The Director General of the Asociación Española de Operadores de Productos Petrolíferos (AOP), Spain’s leading mid- and downstream association, explains how Spain has developed since the abolishment of the monopoly in 1993 and highlights how the country has become the most sophisticated refining platform of Europe.

Could you please explain the role the AOP plays within the Spanish hydrocarbons arena?

“Today, the Spanish refining platform is one of the most sophisticated in existence and we export about 22 million tonnes per year, with the main destinations being the EU, North Africa and North America.”

The AOP is a trade organization which was set-up by the companies operating in the Spanish market after the monopoly ended in 1993. Next to the Spanish refiners, the oil companies–some of them supermajors—which had operations on the Canary Islands where the monopoly did not exist, took part in establishing our organization as well. Today, we are responsible for representing the common interests of our members in the refining, distribution and marketing side of the hydrocarbons business and as such, we are focused purely on the downstream sector.

You have been Director General of AOP for 15 years and you have surely witnessed some tremendous changes during this time. Over the recent years, what would you say have been the most notable changes affecting the sector and your members?

One of the major changes was more of a pan-European phenomenon. The supermajors and large oil companies left the countries where they lacked profitability or in which they deemed not to have enough of a significant presence. In Spain, Shell was the first to decide to sell their assets and leave the county. DISA at that time had marketing and distribution operations on the Canary Islands and bought the relevant assets of Shell and found an agreement to also use their brand. Thus, DISA became the leading company in the distribution of petroleum products in the Canary Islands, the fifth largest operator of service stations in Spain and the biggest independent operator within the country. This happened in 2005 and the agreement found for the facilities and branding–mainly for the retail sites—was later replicated in other countries and by other larger operators across Europe and the world. Another large company selling their Spanish assets was Total which sold to IPIC, a sovereign fund with a long presence in Cepsa, although they kept their lubricants business, and ENI, which left as they deemed their market share as no relevant and sold their assets to GALP. Another example was Exxon which also sold to GALP. These companies leaving Spain was one of the most notable changes in the country’s industry. That being said, it would be fair to mention that similar scenarios were happening in other EU nations.
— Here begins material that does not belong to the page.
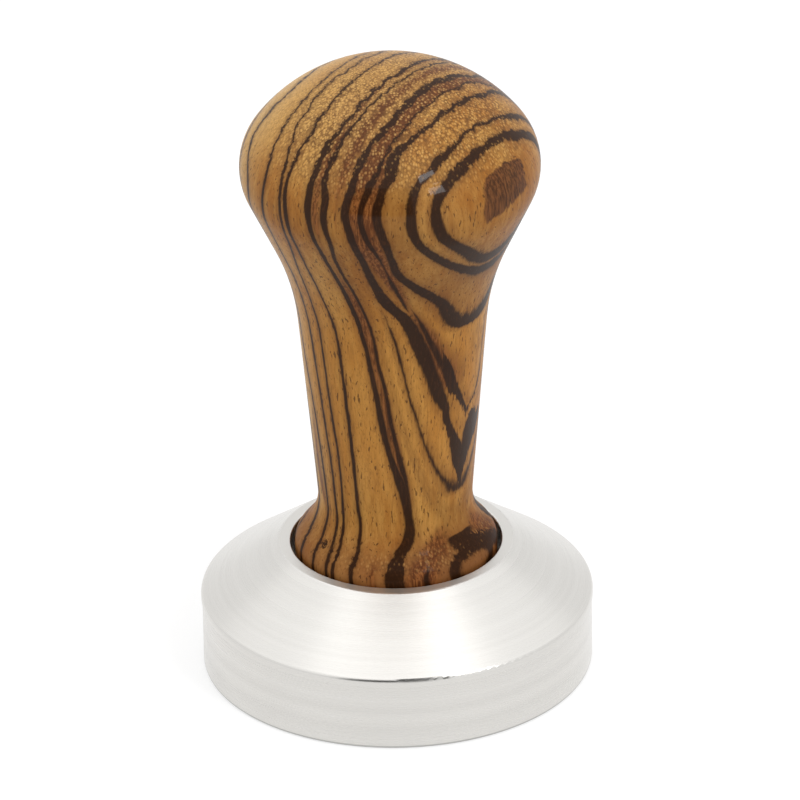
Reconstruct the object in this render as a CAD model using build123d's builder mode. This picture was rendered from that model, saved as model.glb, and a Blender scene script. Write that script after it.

Another impactful development was the change the 2008 crisis brought to the national industry, in spite of a substantial drop in the local market demand , the three refiners in Spain, namely BP, CEPSA and Repsol, decided to invest in modernizing their refining park and create one of the most sophisticated and complex refining platforms in Europe. They aimed at gaining the ability to get more sophisticated derivatives of higher quality. The previous years were really the golden years of the industry with capacity running at nearly 100 percent. Demand was growing year-on-year and in 2007 we still had to import about 35 percent of domestic middle distilates demand. At that time, the market consumed about 75 million tonnes per year and the domestic output was at about 65 million tonnes. Thus, the decision was taken to invest–mind you, nobody was talking about a crisis just back then—therefore the crises hit the Spanish sector quite painfully, as the market demand decreased by 25 percent from 2007 to 2014. Investments in refineries take a long time from shareholder approval until the final commission is in place. Of course, these decisions were heavily criticized during the downturn, however, were successful in the end! The landslide of commodity prices has been good for the business, as refining margins rose and more consumer products were sold in the market. This meant, that having a healthy and modernized refinery was highly positive for the Spanish integrated companies; scrutinizing the results of Repsol, for instance, you will see that their profit and cashflow is generated in the downstream side of the business in this time of low barrel price.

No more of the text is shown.